Since an array of prominent U.S. leaders across party lines and a majority of former allies from both democratic and autocratic regimes have voiced strong opposition to a war against Iraq, and even predict great dangers if it were undertaken, why do Cheney & Co. keep up the war cry?

Consider the “P” word: Power. First there was Florida and the orchestrated—and successful—effort to deliver the presidency to the candidate who lost by more than half million of the popular vote. Then there was the “war” on terror, the President gaining from the Congress sweeping powers to take military action in Afghanistan, and anywhere else he deemed harboring terrorists, and a Patriot Act to underwrite Mr.
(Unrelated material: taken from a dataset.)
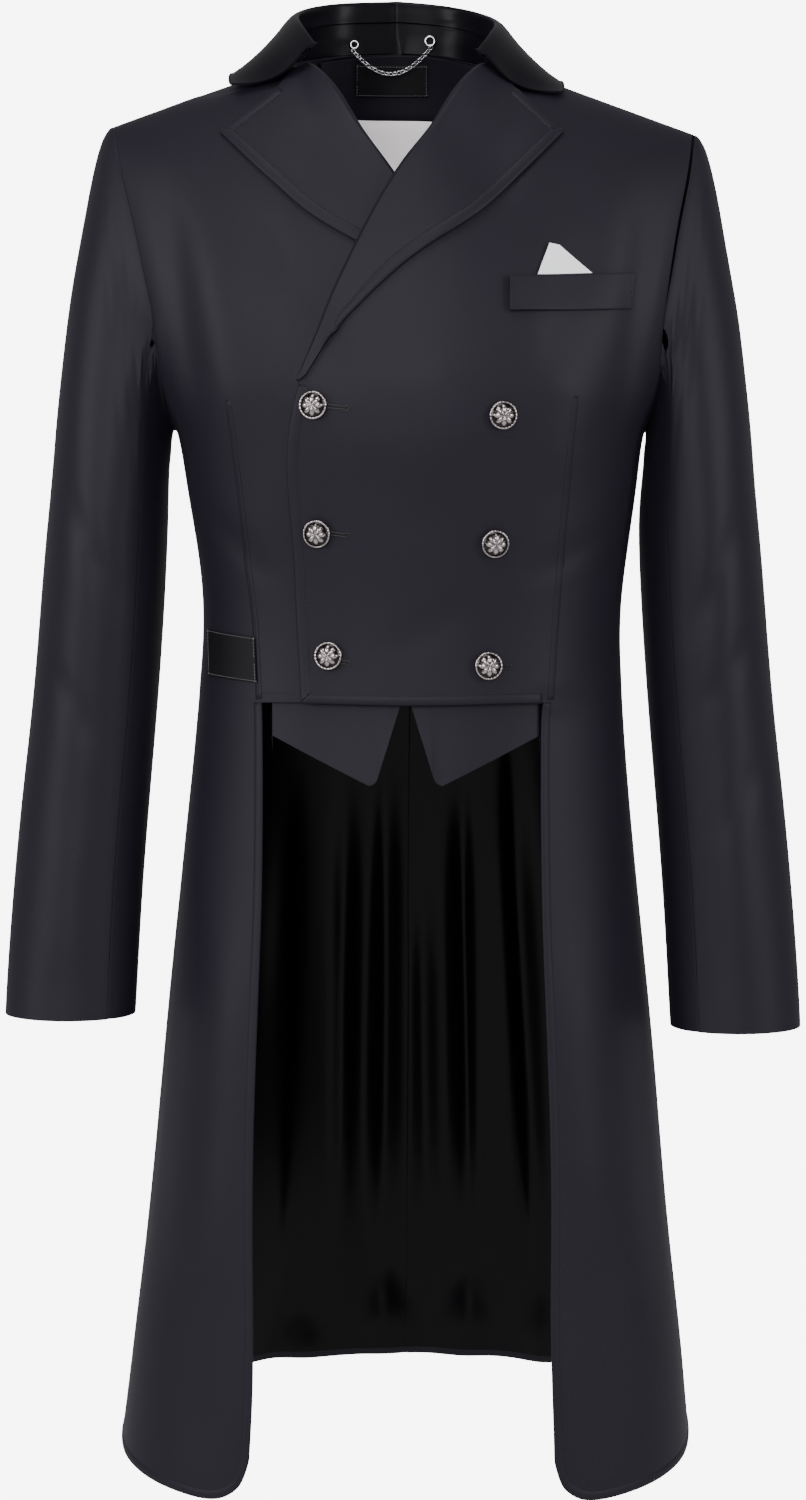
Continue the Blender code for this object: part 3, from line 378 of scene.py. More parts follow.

Ashcroft’s attempts to suspend the liberties of citizens, non-citizens, and military alike. Next we have President Bush insisting on full powers to “manage” the proposed department of Homeland Security. And now there are the escalating drumbeats for a pre-emptive strike against Iraq. Only as the hue and cry mounted at home and abroad did the President agree to “consult” with the Congress about his war plans [in my copy of the Constitution it says only the Congress can declare war]. Meanwhile the troop buildup and military deployment go forward and the Pentagon budget skyrockets. 

Where should Congress be in all this? Will we wake up ten years from now as we did a decade after the Gulf of Tonkin resolution – to contemplate the waste and carnage and our ignominious defeat?

The terms of the “debate” must be changed. Cheney & Co. have effectively framed the question as pro or con: Why go to war with Iraq?  Instead, Congress should be asking: Where did this idea of war with Iraq come from? How is it connected to the “war” on terror? Why does Saddam Hussein become a menace who must be eliminated now, and not before 9/11? Is he suddenly a terrorist now that the Afghanistan operation is winding down, indeed has almost dead-ended? What purpose does war-talk serve at this particular point in time? 

I call on the elected members of Congress to stop and think—and think carefully—before they abdicate the legislature’s Constitutional powers to make war, and to finance that war. There will be no turning back if Congress cedes Cheney, Bush & Co. powers to make a war of their choosing. The overwhelming threat is not Saddam Hussein. It is this administration’s grab for power.